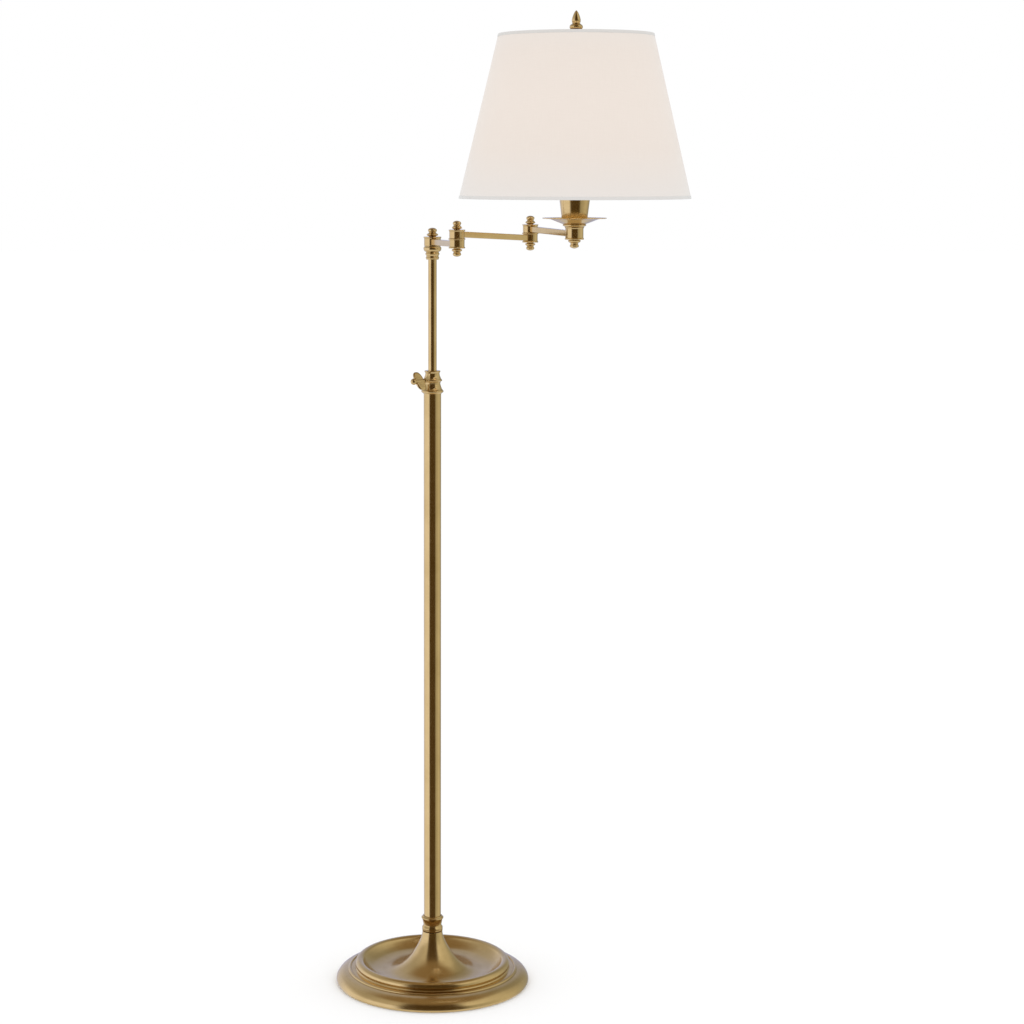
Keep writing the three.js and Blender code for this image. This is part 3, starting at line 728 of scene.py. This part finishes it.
def knob(z, bead_r, neck, button, height):
    """A turned knob over the end of a pivot pin: a bead, a neck and a domed button."""
    bore = PIN_R + 0.3
    dome = [(button * r, z + (0.7 + 0.3 * up) * height) for r, up in arc(0, 0, 1, -25, 86, 20)]
    bead = arc(bead_r - 1.2, z + 0.2 * height, 1.2, -60, 50)
    flare = smooth([
        (bead_r - 0.4, z + 0.29 * height), (neck + 0.4, z + 0.4 * height), (neck, z + 0.47 * height),
    ], 8)
    hole_top = z + 0.32 * height
    return [
        (0, hole_top), (bore, hole_top), (bore, z), (0.64 * bead_r, z), (0.67 * bead_r, z + 0.7),
        *bead, *flare, *dome, (0, z + height),
    ]


def flanged_knuckle(z):
    top = z + KNUCKLE_H - 1
    return [
        (PIN_HOLE_R, z), (FLANGE_R - 0.2, z), (FLANGE_R, z + 0.6), (FLANGE_R - 0.1, z + 1.2),
        (KNUCKLE_R, z + 2.2), (KNUCKLE_R, top - 0.2), (KNUCKLE_R - 0.2, top), (PIN_HOLE_R, top),
    ]


def bar(index, inner_radius, outer_radius, axis):
    """A square tube with softly rounded corners, from knuckle to knuckle."""
    start_z, end_z = BAR_Z[index]
    drop = math.atan2(start_z - end_z, ARM_LENGTH)
    start = inner_radius - BAR_IN_KNUCKLE
    end = ARM_LENGTH / math.cos(drop) - outer_radius + BAR_IN_KNUCKLE
    corner_r, beside, steps = 0.75, 0.5, 5
    inner = BAR / 2 - corner_r
    section, wears = [], []
    for start_angle, (side_x, side_y) in zip((0, 90, 180, 270), ((1, 1), (-1, 1), (-1, -1), (1, -1))):
        centre = Vector((side_x * inner, side_y * inner))
        corner = [centre + along(start_angle + 90 * k / steps, corner_r) for k in range(steps + 1)]
        section.append(corner[0] - along(start_angle + 90, beside))
        section += corner
        section.append(corner[-1] + along(start_angle + 180, beside))
        wears += [0.0, *[0.75] * len(corner), 0.0]
    count = len(section)
    bore = [(x * BAR_BORE / BAR, y * BAR_BORE / BAR) for x, y in section]
    vertices = [(y, z, x) for x in (start, end) for y, z in section]
    vertices += [(y, z, x) for x in (start, end) for y, z in bore]
    faces = []
    for i in range(count):
        j = (i + 1) % count
        faces.append((i, j, count + j, count + i))
        faces.append((2 * count + j, 2 * count + i, 3 * count + i, 3 * count + j))
        faces.append((j, i, 2 * count + i, 2 * count + j))
        faces.append((count + i, count + j, 3 * count + j, 3 * count + i))
    node = f"arm_{index + 1}_bar"
    piece = mesh_piece(f"{node}_fine", vertices, faces, wears * 2 + [0.0] * (2 * count))
    piece.data.materials.append(BRASS_DRAWN)
    lay = Matrix.Translation(Vector((axis.x, axis.y, start_z)) * MM)
    lay = lay @ turn(ARM_YAW[index], "Z") @ turn(90 + math.degrees(drop), "Y")
    piece.matrix_world = lay
    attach(piece, BODY_OF[node])
    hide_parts(node)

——

To be done: Copy every line exactly. Leave nothing out.

Response to the exercise:
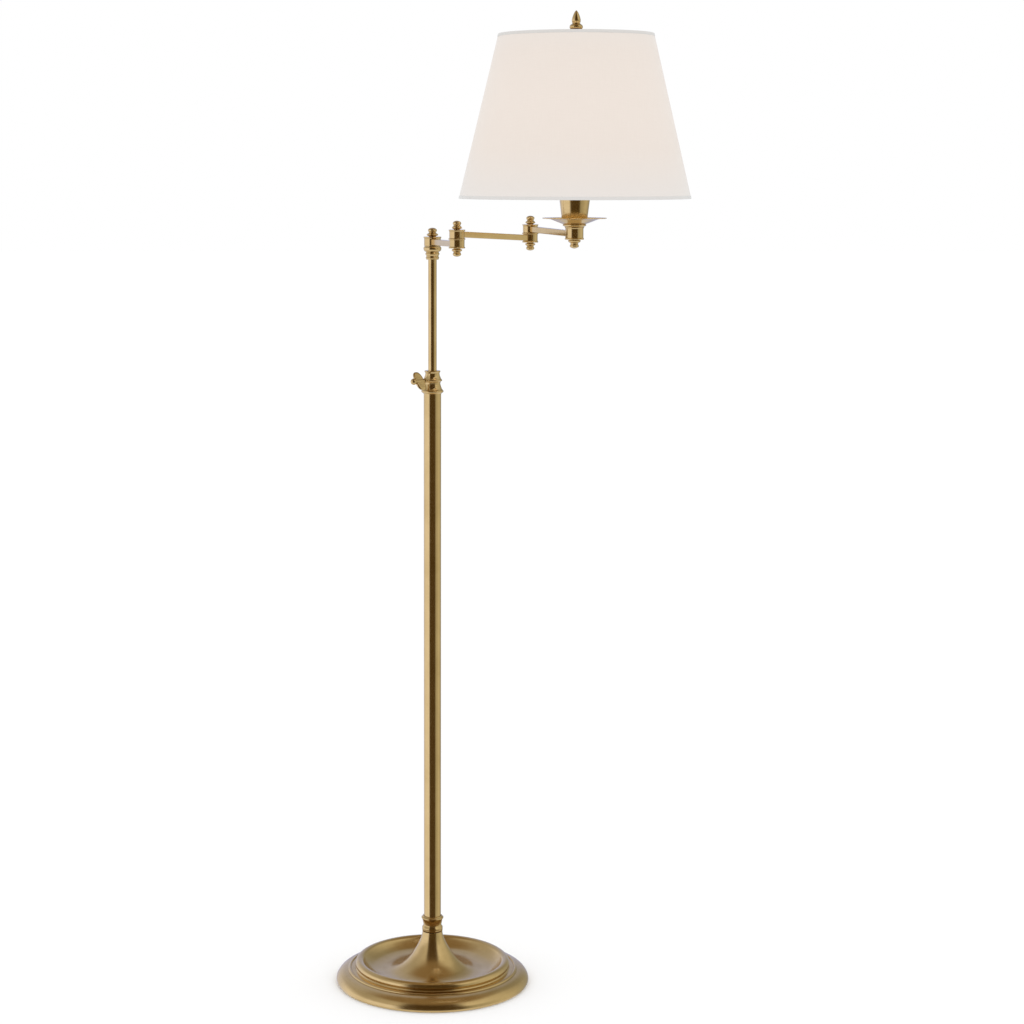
Keep writing the three.js and Blender code for this image. This is part 3, starting at line 728 of scene.py. This part finishes it.
def knob(z, bead_r, neck, button, height):
    """A turned knob over the end of a pivot pin: a bead, a neck and a domed button."""
    bore = PIN_R + 0.3
    dome = [(button * r, z + (0.7 + 0.3 * up) * height) for r, up in arc(0, 0, 1, -25, 86, 20)]
    bead = arc(bead_r - 1.2, z + 0.2 * height, 1.2, -60, 50)
    flare = smooth([
        (bead_r - 0.4, z + 0.29 * height), (neck + 0.4, z + 0.4 * height), (neck, z + 0.47 * height),
    ], 8)
    hole_top = z + 0.32 * height
    return [
        (0, hole_top), (bore, hole_top), (bore, z), (0.64 * bead_r, z), (0.67 * bead_r, z + 0.7),
        *bead, *flare, *dome, (0, z + height),
    ]


def flanged_knuckle(z):
    top = z + KNUCKLE_H - 1
    return [
        (PIN_HOLE_R, z), (FLANGE_R - 0.2, z), (FLANGE_R, z + 0.6), (FLANGE_R - 0.1, z + 1.2),
        (KNUCKLE_R, z + 2.2), (KNUCKLE_R, top - 0.2), (KNUCKLE_R - 0.2, top), (PIN_HOLE_R, top),
    ]


def bar(index, inner_radius, outer_radius, axis):
    """A square tube with softly rounded corners, from knuckle to knuckle."""
    start_z, end_z = BAR_Z[index]
    drop = math.atan2(start_z - end_z, ARM_LENGTH)
    start = inner_radius - BAR_IN_KNUCKLE
    end = ARM_LENGTH / math.cos(drop) - outer_radius + BAR_IN_KNUCKLE
    corner_r, beside, steps = 0.75, 0.5, 5
    inner = BAR / 2 - corner_r
    section, wears = [], []
    for start_angle, (side_x, side_y) in zip((0, 90, 180, 270), ((1, 1), (-1, 1), (-1, -1), (1, -1))):
        centre = Vector((side_x * inner, side_y * inner))
        corner = [centre + along(start_angle + 90 * k / steps, corner_r) for k in range(steps + 1)]
        section.append(corner[0] - along(start_angle + 90, beside))
        section += corner
        section.append(corner[-1] + along(start_angle + 180, beside))
        wears += [0.0, *[0.75] * len(corner), 0.0]
    count = len(section)
    bore = [(x * BAR_BORE / BAR, y * BAR_BORE / BAR) for x, y in section]
    vertices = [(y, z, x) for x in (start, end) for y, z in section]
    vertices += [(y, z, x) for x in (start, end) for y, z in bore]
    faces = []
    for i in range(count):
        j = (i + 1) % count
        faces.append((i, j, count + j, count + i))
        faces.append((2 * count + j, 2 * count + i, 3 * count + i, 3 * count + j))
        faces.append((j, i, 2 * count + i, 2 * count + j))
        faces.append((count + i, count + j, 3 * count + j, 3 * count + i))
    node = f"arm_{index + 1}_bar"
    piece = mesh_piece(f"{node}_fine", vertices, faces, wears * 2 + [0.0] * (2 * count))
    piece.data.materials.append(BRASS_DRAWN)
    lay = Matrix.Translation(Vector((axis.x, axis.y, start_z)) * MM)
    lay = lay @ turn(ARM_YAW[index], "Z") @ turn(90 + math.degrees(drop), "Y")
    piece.matrix_world = lay
    attach(piece, BODY_OF[node])
    hide_parts(node)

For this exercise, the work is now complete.